First I generated certificate for APM like below

---
# Certificate issuer
apiVersion: cert-manager.io/v1
kind: Issuer
metadata:
  name: ca-issuer
  namespace: es
spec:
  selfSigned: {}
--- 
# APM Server certificate and secret with tls.cert and tls.key
apiVersion: cert-manager.io/v1
kind: Certificate
metadata:
  name: apm-cert
  namespace: es
spec:
  secretName: apm-cert
  subject:
    organizations:
    - vinculum
  isCA: true
  privateKey:
    algorithm: RSA
    encoding: PKCS1
    size: 2048
  usages:
    - server auth
    - client auth
  dnsNames:
  - localhost
  - 127.0.0.1
  - apm-server.es.svc
  - apm-server.es.svc.cluster.local
  issuerRef:
    name: ca-issuer
    kind: Issuer
EOF
---

Then I modified the apm_config as below

apmConfig:
  apm-server.yml: |
    apm-server:
      host: "0.0.0.0:8200"
      api_key.enabled: true 
      api_key.limit: 50
      ssl.enabled: true
      ssl.key: /usr/share/apm-server/config/certs/apm/tls.key
      ssl.certificate: /usr/share/apm-server/config/certs/apm/tls.crt
    queue: {}
    output.elasticsearch:
      hosts: ["https://es-client.es.svc.cluster.local:9200"]
      username: "${ELASTICSEARCH_USERNAME}"
      password: "${ELASTICSEARCH_PASSWORD}"
      protocol: https
      ssl.enabled: true
      ssl.key: /usr/share/apm-server/config/certs/es/tls.key
      ssl.certificate: /usr/share/apm-server/config/certs/es/tls.crt
      ssl.certificate_authorities: /usr/share/apm-server/config/certs/es/ca.crt

Then I modified liveliness/Readiness probe to evaluate healthcheck over HTTPS.
Then I installed APM server with Helm and it worked fine.
Then I regenerated Authentication API key and created a new secret out of it to use in OTEL agent config. But the log error changed to below

2021-08-03T05:43:41.061Z        info    service/collector.go:211        Everything is ready. Begin running and processing data.
2021-08-03T05:43:51.084Z        info    exporterhelper/queued_retry.go:325      Exporting failed. Will retry the request after interval.        {"kind": "exporter", "name": "otlp/elastic", "error": "failed to push metrics data via OTLP exporter: rpc error: code = Unavailable desc = connection error: desc = \"transport: authentication handshake failed: x509: certificate signed by unknown authority\"", "interval": "5.52330144s"}
2021-08-03T05:44:01.102Z        info    exporterhelper/queued_retry.go:325      Exporting failed. Will retry the request after interval.        {"kind": "exporter", "name": "otlp/elastic", "error": "failed to push metrics data via OTLP exporter: rpc error: code = Unavailable desc = connection error: desc = \"transport: authentication handshake failed: x509: certificate signed by unknown authority\"", "interval": "5.822800266s"}

I generated the Kibana and ES certificate in similar way but they APM-server or Kibana doesn't throw an error like this.
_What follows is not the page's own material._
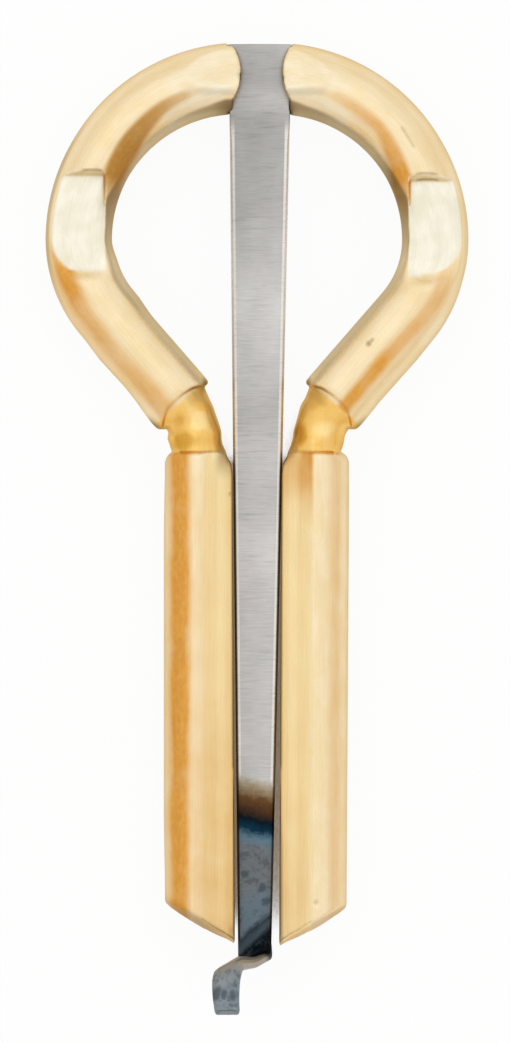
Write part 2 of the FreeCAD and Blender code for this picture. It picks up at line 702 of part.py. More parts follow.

APM Server has been configured with the custom certificate authorities:

apmConfig:
  apm-server.yml: |
    ...
    output.elasticsearch:
      ...
      ssl.certificate_authorities: /usr/share/apm-server/config/certs/es/ca.crt

This is why APM Server does not have any such errors. You will need to configure the opentelemetry-collector exporter similarly. According to opentelemetry-collector/README.md at main · open-telemetry/opentelemetry-collector · GitHub, you should set ca_file in the otlp exporter config.

1 Like

@axw hat's really cool advice. I managed to update tls settings in OTEL agents config as below and it worked like a charm.

    exporters:
      otlp/elastic:
        endpoint: "https://apm-server.es.svc.cluster.local:8200"
        headers:
          # Elastic APM Server API key
          Authorization: "ApiKey ${ELASTIC_APM_SERVER_APIKEY}"
        ca_file: /usr/share/apm-server/config/certs/ca.crt
        cert_file: /usr/share/apm-server/config/certs/tls.crt
        key_file: /usr/share/apm-server/config/certs/tls.key

But few minutes later Daemonset failed with below status

  Warning  Unhealthy  3s (x5 over 43s)   kubelet            Liveness probe failed: Get "https://192.168.178.233:13133/": dial tcp 192.168.178.233:13133: connect: connection refused
  Warning  Unhealthy  2s (x5 over 42s)   kubelet            Readiness probe failed: Get "https://192.168.178.233:13133/": dial tcp 192.168.178.233:13133: connect: connection refused

I am trying to look for the solution as my healthcheck config is like this. Where I tried adding scheme: HTTPS but no fate

        livenessProbe:
          httpGet:
            path: /
            port: 13133 # Health Check extension default port.
            scheme: HTTPS
        readinessProbe:
          httpGet:
            path: /
            port: 13133 # Health Check extension default port.
            scheme: HTTPS

Also, one thing still confuses me a lot and I see that you have answered the similar query somewhere on the GitHub issues. It goes like below:-

What changes we should make to have sensible name under the APM section. Also, there is no metric visible inside this Unknown module. Please suggest

Hey @axw I was able to fix this by adding extensions in the otel agent config

    extensions:
      health_check: {}
    service:
      extensions:
        - health_check

Also edited probes like below:-

        livenessProbe:
          httpGet:
            path: /
            # host: 0.0.0.0
            port: 13133 # Health Check extension default port.
            # scheme: HTTP
        readinessProbe:
          httpGet:
            path: /
            # host: 0.0.0.0
            port: 13133 # Health Check extension default port.

I will create a separate thead for the APM stuff :slightly_smiling_face:

1 Like

This topic was automatically closed 20 days after the last reply. New replies are no longer allowed.